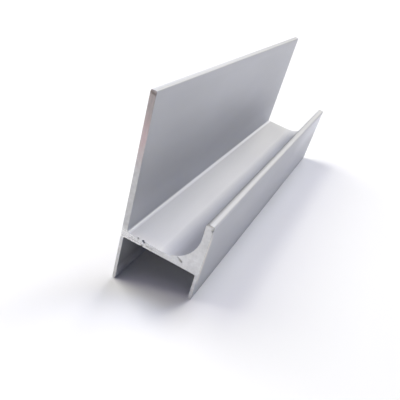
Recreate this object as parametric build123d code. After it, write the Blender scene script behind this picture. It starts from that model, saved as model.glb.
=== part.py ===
from build123d import *
from math import atan2, degrees
import os

# Sizes are in millimetres, and heights in the section count up from the toe of the back leg

# Stock
stock_length = 100.0

# Board edge that the channel takes
board_thickness = 18.0
board_clearance = 0.2

# Walls
flange_wall = 1.4
back_leg_wall = 0.8
front_leg_wall = 0.8
web_wall_at_flange = 1.7
web_wall_at_lip = 1.1
lip_wall = 1.8

# Reach of each wall from the corner of the web that it stands on
flange_height = 32.6
lip_height = 12.1
back_leg_depth = 12.7
front_leg_depth = 6.9

# Roundings that the die gives
trough_radius = 8.0
heel_radius = 0.45
seat_radius = 0.3
toe_radius = 0.25
flange_tip_radius = 0.3
lip_inner_radius = 0.55
lip_outer_radius = 0.4

# Share of the room between two corners that their roundings may fill
rounding_fill = 0.95

# Section worked out from the sizes above
channel_width = board_thickness + board_clearance
front_leg_inner = back_leg_wall + channel_width
overall_width = front_leg_inner + front_leg_wall
lip_inner_face = overall_width - lip_wall
trough_width = lip_inner_face - flange_wall
web_under = back_leg_depth
web_top_at_flange = web_under + web_wall_at_flange
web_top_at_lip = web_under + web_wall_at_lip
front_toe = web_under - front_leg_depth
flange_top = web_top_at_flange + flange_height
lip_top = web_top_at_lip + lip_height


def limited(radius, room):
    """Radius kept within the room that its walls leave."""
    return min(radius, rounding_fill * room)


def section_corners():
    """Corners of the section, walked once round from the back toe, each with its radius."""
    toe = limited(toe_radius, min(back_leg_wall, front_leg_wall) / 2)
    seat = limited(seat_radius, min(back_leg_depth, front_leg_depth) - toe)
    lip_outer = limited(lip_outer_radius, lip_wall / 2)
    lip_inner = limited(lip_inner_radius, lip_wall / 2)
    tip = limited(flange_tip_radius, flange_wall / 2)
    heel = limited(heel_radius, flange_height - tip)
    trough = limited(trough_radius, min(lip_height - lip_inner, trough_width - heel))
    return [
        ((0, 0), toe),
        ((back_leg_wall, 0), toe),
        ((back_leg_wall, web_under), seat),
        ((front_leg_inner, web_under), seat),
        ((front_leg_inner, front_toe), toe),
        ((overall_width, front_toe), toe),
        ((overall_width, lip_top), lip_outer),
        ((lip_inner_face, lip_top), lip_inner),
        ((lip_inner_face, web_top_at_lip), trough),
        ((flange_wall, web_top_at_flange), heel),
        ((flange_wall, flange_top), tip),
        ((0, flange_top), tip),
    ]


def rounded_section():
    """Flange, web, lip and two legs as one outline, with every corner rounded."""
    corners = section_corners()
    outline = Polyline([place for place, radius in corners], close=True)
    section = make_face(outline)
    for place, radius in corners:
        corner = section.vertices().sort_by_distance(place)[0]
        section = fillet(corner, radius)
    return section


def resting_lean():
    """Angle that sets both toes on the floor, towards the front where the front leg is short."""
    leg_off_its_inner_edge = back_leg_wall if front_toe > 0 else front_leg_wall
    return degrees(atan2(front_toe, overall_width - leg_off_its_inner_edge))


def extruded_stock():
    """Section drawn upright and pushed out along the stock, to both sides of its middle."""
    upright = Plane.XZ * rounded_section()
    return extrude(upright, amount=stock_length / 2, both=True)


def set_down(stock):
    """Stock leant onto its toes, with the middle of its box over the origin."""
    leant = Rot(0, resting_lean(), 0) * stock
    box = leant.bounding_box()
    return Pos(-box.center().X, -box.center().Y, -box.min.Z) * leant


handle_profile = set_down(extruded_stock())

os.makedirs("parts", exist_ok=True)
export_step(handle_profile, "parts/handle_profile.step")
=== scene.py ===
# %% [markdown]
# # A length of handle profile, dressed on its frame
# The object is one straight length of extruded aluminium. A channel along the bottom grips the
# edge of a board, a tall flange stands behind it, and a hooked lip makes a trough for the fingers.
# The frame that is loaded here already holds its exact solid. This lesson rebuilds that solid as a
# fine mesh that can carry saw marks and burrs, gives it its two finishes, and lights it on a floor.

# %% Load the frame
from math import atan2, ceil, cos, pi, radians, sin, tan

import bpy
import numpy as np
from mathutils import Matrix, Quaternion, Vector
from mathutils.geometry import delaunay_2d_cdt
from mathutils.kdtree import KDTree


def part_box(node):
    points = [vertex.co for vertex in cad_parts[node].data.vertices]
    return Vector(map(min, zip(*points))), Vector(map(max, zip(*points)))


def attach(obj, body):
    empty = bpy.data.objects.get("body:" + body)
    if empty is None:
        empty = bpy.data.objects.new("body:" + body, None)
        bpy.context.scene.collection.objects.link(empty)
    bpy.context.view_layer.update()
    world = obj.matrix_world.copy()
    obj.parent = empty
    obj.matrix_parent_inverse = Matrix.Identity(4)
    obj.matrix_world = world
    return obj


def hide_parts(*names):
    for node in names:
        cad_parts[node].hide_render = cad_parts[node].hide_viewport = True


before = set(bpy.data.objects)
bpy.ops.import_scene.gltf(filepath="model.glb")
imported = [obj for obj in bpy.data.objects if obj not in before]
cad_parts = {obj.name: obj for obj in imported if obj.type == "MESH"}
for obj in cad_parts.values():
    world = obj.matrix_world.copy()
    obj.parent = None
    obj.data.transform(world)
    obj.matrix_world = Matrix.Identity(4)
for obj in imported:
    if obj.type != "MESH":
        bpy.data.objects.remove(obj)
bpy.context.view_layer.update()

node_name = "handle_profile"
mm = 0.001
low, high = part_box(node_name)
stock_length = (high.y - low.y) / mm
print("The frame's box in millimetres:", [round(side / mm, 3) for side in high - low])

# %% [markdown]
# ## The section
# The real profile gets its shape from one steel plate, the die, so the whole object is a single
# outline pushed along a line. It could be copied from the solid's own triangles, but those turn
# the round trough into flats that a satin finish would show. So the outline is drawn again here
# from its sizes, in millimetres, as twelve corners that each have a rounding.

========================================

### Task to complete
Starting at the first line of the data above, please restate word for word every line up to and including the one that holds "rounding_fill = 0.95", and add nothing else.

### Exercise result
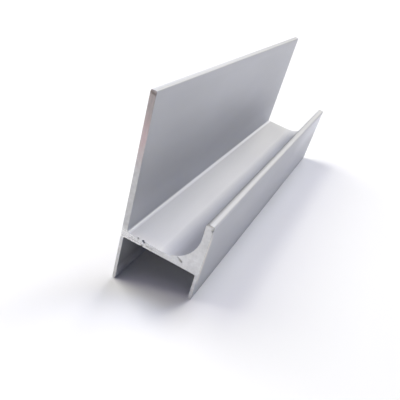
Recreate this object as parametric build123d code. After it, write the Blender scene script behind this picture. It starts from that model, saved as model.glb.
=== part.py ===
from build123d import *
from math import atan2, degrees
import os

# Sizes are in millimetres, and heights in the section count up from the toe of the back leg

# Stock
stock_length = 100.0

# Board edge that the channel takes
board_thickness = 18.0
board_clearance = 0.2

# Walls
flange_wall = 1.4
back_leg_wall = 0.8
front_leg_wall = 0.8
web_wall_at_flange = 1.7
web_wall_at_lip = 1.1
lip_wall = 1.8

# Reach of each wall from the corner of the web that it stands on
flange_height = 32.6
lip_height = 12.1
back_leg_depth = 12.7
front_leg_depth = 6.9

# Roundings that the die gives
trough_radius = 8.0
heel_radius = 0.45
seat_radius = 0.3
toe_radius = 0.25
flange_tip_radius = 0.3
lip_inner_radius = 0.55
lip_outer_radius = 0.4

# Share of the room between two corners that their roundings may fill
rounding_fill = 0.95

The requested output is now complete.